The scene shifts, and Cubby, dressed as a Revolutionary War soldier plays another drum solo, less irritating this time because it is the last.

Notes

  • Kubrick clearly got his idea for bones as tools in 2001: A Space Odyssey from Cubby. He must have watched the Mouseketeers.
  • The aardvark reference is an allusion to an animal in Old MacDonald, as an inside gag to the kids who watched. Or Roy having fun.
  • Only partway through transcribing the dialogue, I began to feel like I was in the middle of a Goofy cartoon.
  • Like A Cowboy Needs a Horse, this was probably a story written by Roy which would have played better in animation than live.

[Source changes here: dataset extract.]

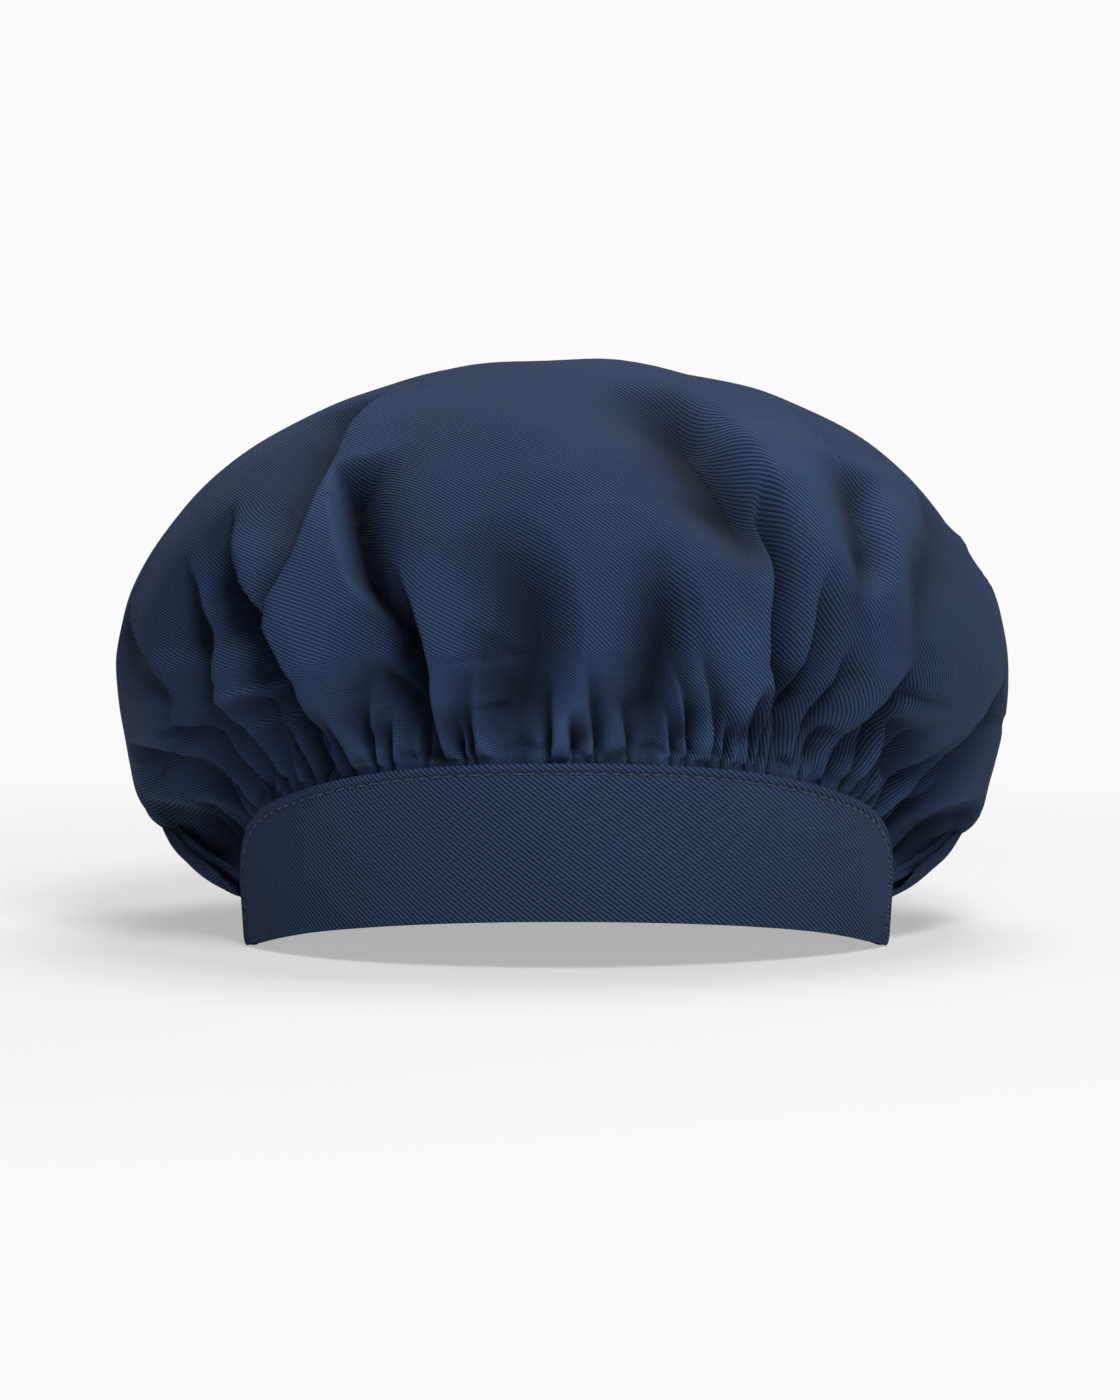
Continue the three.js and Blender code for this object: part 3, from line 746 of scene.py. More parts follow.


  • I'm betting that Roy's Texas reference was to someone in the Animation Department or another part of the studio.
  • Those who attended Rock Concerts in the '70's will remember the drum solos as the most boring parts.
  • When I met Cubby in 2014, I told him I never realized as a kid how good he was and that I thought he was a prodigy. Cubby laughed.